Goal »
Your answer should be a single number: the count of lines that hold the word "lies".

++++ Information shown

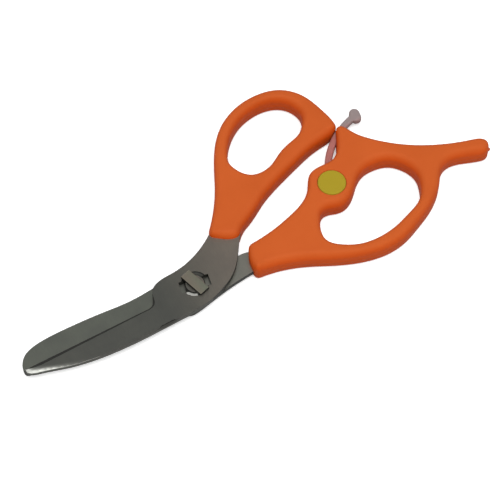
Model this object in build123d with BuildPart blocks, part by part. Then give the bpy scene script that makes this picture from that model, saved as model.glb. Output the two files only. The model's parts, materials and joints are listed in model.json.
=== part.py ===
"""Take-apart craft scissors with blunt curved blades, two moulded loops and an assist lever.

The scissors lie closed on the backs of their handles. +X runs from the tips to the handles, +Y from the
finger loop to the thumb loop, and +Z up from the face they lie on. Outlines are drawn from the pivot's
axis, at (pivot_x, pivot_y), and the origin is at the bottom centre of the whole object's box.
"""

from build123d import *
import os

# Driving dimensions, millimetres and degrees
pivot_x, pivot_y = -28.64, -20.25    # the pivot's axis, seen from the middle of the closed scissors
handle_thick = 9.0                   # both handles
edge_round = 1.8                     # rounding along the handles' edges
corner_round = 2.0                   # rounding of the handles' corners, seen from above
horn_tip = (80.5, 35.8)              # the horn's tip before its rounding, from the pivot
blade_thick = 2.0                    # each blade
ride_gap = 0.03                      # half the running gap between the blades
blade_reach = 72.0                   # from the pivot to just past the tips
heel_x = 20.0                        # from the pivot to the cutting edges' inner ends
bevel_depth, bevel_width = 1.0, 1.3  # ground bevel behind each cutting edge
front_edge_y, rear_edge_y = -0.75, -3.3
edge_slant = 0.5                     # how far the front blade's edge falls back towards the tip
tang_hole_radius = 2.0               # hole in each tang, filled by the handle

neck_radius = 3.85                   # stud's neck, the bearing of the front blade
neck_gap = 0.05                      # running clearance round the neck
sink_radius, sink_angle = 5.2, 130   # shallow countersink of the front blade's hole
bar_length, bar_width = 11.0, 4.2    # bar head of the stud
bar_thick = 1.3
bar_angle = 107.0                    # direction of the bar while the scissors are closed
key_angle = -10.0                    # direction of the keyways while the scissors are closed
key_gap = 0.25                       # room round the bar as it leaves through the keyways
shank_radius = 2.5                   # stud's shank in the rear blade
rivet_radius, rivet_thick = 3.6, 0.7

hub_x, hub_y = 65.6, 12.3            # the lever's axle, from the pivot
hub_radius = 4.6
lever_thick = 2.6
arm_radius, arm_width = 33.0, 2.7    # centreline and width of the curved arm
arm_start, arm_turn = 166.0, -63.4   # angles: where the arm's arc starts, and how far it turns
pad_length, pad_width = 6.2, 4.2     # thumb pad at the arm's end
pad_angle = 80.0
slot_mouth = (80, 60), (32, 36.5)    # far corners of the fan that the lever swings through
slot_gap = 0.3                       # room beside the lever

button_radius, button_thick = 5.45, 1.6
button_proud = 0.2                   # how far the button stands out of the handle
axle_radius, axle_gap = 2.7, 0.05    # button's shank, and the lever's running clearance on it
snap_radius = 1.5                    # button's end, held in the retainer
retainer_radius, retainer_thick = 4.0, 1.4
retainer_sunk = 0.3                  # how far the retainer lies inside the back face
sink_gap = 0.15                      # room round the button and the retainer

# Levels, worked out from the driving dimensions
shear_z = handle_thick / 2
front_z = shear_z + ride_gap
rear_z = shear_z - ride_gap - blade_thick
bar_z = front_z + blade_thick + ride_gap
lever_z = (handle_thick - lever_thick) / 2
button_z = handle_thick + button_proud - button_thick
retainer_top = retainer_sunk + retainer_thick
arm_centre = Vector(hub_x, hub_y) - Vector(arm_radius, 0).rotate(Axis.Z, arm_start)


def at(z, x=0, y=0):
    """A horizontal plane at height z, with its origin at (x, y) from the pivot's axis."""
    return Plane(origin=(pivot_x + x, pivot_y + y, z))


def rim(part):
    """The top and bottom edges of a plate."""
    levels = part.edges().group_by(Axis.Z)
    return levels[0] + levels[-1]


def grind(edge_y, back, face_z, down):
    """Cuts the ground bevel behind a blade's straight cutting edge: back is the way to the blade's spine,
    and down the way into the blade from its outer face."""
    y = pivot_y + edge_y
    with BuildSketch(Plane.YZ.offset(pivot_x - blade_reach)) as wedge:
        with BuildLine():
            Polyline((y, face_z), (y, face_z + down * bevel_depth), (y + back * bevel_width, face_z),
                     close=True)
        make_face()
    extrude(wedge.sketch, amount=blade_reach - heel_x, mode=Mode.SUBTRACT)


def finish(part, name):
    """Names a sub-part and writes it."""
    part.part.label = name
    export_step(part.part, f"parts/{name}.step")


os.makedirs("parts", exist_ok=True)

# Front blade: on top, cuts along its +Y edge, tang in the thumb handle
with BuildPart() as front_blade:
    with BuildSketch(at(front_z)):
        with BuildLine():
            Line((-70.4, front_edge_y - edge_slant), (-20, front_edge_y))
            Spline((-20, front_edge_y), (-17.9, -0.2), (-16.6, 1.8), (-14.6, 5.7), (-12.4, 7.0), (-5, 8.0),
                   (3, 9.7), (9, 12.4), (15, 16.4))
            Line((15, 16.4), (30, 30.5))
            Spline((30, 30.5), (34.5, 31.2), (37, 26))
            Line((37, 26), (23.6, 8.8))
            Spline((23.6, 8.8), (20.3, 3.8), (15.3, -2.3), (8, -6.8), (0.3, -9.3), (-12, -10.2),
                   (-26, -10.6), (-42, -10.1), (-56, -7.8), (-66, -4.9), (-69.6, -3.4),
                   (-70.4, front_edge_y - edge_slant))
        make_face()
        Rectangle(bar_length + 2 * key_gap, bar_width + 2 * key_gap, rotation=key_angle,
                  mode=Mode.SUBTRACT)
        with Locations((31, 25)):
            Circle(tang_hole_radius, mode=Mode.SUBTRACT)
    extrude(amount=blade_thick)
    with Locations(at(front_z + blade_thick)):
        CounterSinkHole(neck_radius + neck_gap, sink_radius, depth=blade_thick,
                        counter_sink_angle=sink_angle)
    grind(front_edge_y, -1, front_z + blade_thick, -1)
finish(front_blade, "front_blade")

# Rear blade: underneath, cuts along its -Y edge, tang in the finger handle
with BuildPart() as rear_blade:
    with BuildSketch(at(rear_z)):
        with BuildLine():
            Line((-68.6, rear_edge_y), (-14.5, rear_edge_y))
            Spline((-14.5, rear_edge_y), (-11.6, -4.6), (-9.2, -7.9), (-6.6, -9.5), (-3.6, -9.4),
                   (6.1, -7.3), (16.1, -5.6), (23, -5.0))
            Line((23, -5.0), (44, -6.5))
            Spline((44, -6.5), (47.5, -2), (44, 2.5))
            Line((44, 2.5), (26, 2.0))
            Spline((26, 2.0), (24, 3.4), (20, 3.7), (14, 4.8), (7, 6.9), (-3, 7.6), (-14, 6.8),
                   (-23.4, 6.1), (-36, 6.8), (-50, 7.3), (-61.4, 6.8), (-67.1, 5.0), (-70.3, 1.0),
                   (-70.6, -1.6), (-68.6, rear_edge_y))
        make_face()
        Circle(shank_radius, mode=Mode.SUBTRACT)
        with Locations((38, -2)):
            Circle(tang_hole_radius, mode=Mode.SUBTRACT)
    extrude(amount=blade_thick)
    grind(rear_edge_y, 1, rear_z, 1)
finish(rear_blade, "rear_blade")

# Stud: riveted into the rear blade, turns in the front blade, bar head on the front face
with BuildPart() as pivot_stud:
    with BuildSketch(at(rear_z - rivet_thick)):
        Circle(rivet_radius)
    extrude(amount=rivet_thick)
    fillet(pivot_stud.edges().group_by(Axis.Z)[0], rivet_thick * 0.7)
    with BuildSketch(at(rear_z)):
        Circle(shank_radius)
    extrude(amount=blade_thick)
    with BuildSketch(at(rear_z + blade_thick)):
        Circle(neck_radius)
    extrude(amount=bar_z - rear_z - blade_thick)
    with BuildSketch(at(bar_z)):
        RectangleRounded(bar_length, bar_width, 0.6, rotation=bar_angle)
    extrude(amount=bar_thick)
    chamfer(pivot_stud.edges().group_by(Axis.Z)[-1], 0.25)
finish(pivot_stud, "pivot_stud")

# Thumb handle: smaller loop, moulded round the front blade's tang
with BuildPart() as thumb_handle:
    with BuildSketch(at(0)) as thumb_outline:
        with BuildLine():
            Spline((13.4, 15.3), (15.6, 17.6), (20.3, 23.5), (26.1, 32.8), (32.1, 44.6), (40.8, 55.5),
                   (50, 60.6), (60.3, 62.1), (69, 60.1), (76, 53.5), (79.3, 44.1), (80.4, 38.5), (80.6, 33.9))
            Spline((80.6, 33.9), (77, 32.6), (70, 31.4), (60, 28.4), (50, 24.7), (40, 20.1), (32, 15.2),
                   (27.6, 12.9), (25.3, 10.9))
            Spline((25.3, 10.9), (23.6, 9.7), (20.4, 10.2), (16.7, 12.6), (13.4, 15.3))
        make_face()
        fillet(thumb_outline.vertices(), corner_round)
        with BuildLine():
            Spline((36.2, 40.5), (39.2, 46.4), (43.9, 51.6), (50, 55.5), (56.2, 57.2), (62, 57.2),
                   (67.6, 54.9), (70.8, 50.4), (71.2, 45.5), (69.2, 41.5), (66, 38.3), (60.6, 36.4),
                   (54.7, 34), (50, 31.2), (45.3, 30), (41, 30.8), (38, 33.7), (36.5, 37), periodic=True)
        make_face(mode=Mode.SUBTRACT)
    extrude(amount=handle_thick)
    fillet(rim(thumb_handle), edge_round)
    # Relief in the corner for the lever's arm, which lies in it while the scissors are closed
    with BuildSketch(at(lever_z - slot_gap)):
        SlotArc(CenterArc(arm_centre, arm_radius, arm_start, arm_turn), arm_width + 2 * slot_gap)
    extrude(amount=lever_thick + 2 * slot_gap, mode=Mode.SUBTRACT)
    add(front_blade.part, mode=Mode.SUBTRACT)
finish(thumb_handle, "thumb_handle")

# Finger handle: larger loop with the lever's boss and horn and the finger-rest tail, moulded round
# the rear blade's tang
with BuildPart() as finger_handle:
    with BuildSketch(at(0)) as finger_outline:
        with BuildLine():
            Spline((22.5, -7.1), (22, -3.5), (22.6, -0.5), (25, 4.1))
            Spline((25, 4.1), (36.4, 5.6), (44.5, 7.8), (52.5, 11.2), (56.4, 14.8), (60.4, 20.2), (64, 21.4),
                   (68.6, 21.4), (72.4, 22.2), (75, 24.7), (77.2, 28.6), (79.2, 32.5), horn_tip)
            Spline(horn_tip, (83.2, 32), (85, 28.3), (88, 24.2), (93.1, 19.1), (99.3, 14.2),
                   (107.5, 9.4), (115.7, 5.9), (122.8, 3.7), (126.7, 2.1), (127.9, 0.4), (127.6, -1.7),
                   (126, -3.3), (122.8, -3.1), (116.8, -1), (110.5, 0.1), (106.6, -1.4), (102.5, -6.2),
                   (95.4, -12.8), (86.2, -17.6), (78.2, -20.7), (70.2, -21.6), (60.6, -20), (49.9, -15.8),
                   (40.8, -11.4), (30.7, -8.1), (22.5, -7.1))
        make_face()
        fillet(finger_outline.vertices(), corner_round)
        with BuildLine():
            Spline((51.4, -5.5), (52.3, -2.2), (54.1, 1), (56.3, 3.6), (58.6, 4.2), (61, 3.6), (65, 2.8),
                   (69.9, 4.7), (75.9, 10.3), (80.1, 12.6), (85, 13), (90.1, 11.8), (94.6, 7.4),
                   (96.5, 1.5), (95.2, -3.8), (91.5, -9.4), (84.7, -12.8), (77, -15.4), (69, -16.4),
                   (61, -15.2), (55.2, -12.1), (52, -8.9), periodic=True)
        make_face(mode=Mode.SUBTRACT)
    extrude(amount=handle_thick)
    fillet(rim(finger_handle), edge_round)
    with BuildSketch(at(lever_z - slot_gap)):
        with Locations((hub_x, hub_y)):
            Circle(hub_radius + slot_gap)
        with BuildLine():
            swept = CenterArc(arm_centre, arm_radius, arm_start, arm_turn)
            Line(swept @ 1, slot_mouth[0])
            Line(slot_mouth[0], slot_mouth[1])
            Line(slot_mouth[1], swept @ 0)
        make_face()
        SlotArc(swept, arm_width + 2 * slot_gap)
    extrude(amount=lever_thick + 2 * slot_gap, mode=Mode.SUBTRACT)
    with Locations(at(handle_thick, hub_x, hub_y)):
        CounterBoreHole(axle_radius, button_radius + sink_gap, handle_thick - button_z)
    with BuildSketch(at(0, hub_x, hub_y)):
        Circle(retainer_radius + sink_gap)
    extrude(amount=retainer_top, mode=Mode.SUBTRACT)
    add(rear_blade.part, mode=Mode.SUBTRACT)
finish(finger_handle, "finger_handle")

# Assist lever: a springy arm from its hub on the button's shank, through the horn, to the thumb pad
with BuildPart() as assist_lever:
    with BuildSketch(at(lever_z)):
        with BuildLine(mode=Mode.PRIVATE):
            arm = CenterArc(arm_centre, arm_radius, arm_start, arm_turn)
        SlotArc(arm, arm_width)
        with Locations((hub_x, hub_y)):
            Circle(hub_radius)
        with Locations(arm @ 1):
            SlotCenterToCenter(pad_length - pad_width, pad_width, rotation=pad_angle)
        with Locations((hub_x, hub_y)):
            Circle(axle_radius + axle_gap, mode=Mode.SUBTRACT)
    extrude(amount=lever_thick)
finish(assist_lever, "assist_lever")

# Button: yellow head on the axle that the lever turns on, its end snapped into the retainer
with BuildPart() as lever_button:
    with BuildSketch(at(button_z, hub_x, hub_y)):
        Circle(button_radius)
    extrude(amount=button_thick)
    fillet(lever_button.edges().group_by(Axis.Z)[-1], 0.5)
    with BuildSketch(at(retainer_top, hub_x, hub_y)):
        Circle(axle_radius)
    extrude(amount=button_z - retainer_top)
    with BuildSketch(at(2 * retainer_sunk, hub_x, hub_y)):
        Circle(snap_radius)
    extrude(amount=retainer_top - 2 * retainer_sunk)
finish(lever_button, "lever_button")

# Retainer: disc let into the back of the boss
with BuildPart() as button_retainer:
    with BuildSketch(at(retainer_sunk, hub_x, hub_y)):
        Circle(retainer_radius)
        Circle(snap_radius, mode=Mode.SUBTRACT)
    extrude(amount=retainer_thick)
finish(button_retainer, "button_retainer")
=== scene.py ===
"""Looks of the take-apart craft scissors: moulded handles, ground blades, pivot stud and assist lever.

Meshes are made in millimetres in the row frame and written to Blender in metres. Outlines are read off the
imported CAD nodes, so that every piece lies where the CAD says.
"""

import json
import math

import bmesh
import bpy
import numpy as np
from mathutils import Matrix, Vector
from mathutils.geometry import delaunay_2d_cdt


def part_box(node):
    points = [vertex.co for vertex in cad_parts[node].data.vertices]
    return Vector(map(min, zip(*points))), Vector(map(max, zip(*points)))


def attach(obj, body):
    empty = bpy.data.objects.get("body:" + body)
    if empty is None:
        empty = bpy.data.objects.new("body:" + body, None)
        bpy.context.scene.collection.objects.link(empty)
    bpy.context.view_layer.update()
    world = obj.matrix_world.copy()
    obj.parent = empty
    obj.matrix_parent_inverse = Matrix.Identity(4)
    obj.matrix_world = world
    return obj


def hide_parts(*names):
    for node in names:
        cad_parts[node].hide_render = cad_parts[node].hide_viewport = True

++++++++

Answer to this task »
3